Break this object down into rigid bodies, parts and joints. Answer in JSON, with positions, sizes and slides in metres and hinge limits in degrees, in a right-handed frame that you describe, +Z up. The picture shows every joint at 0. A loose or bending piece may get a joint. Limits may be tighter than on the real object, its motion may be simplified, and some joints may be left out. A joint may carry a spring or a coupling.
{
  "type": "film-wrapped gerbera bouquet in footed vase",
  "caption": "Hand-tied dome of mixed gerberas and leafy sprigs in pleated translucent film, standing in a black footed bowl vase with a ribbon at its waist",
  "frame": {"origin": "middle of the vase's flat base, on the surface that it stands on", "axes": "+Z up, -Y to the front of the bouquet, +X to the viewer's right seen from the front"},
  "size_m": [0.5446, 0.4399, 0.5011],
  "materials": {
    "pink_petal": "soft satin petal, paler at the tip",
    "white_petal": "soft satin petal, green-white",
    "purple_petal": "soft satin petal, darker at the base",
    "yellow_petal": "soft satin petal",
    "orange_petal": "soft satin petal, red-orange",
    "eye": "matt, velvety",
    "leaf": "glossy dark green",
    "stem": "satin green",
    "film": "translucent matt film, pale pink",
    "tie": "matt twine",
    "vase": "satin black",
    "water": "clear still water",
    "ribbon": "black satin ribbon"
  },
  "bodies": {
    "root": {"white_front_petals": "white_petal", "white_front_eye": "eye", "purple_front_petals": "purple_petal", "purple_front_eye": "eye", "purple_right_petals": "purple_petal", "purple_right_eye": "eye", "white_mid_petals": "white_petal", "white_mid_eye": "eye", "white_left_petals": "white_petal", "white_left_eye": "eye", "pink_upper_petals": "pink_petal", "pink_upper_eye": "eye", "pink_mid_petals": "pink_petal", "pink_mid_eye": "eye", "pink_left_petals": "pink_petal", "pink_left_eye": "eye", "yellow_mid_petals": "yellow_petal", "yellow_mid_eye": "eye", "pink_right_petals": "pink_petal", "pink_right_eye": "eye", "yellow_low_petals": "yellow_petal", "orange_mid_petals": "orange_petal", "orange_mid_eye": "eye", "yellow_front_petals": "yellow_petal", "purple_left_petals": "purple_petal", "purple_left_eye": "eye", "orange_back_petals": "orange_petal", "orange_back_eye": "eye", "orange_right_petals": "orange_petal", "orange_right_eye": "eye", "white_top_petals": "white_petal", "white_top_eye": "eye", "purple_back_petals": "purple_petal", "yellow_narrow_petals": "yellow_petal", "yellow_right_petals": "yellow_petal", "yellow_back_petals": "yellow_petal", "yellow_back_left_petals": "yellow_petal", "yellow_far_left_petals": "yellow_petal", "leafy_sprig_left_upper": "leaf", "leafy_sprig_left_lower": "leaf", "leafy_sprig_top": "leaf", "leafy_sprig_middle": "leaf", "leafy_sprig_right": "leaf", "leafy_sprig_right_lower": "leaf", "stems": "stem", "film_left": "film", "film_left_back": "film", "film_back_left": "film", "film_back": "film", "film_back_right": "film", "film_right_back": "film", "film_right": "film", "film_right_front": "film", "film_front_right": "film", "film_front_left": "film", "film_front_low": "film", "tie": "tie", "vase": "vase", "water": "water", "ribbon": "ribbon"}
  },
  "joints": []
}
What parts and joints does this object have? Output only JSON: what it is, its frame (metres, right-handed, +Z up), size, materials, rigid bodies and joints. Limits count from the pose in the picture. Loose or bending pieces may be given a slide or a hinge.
========================
From the records above, report the count of lines containing "materials" and nothing more.

■ SOLUTION TO THIS PROBLEM: 2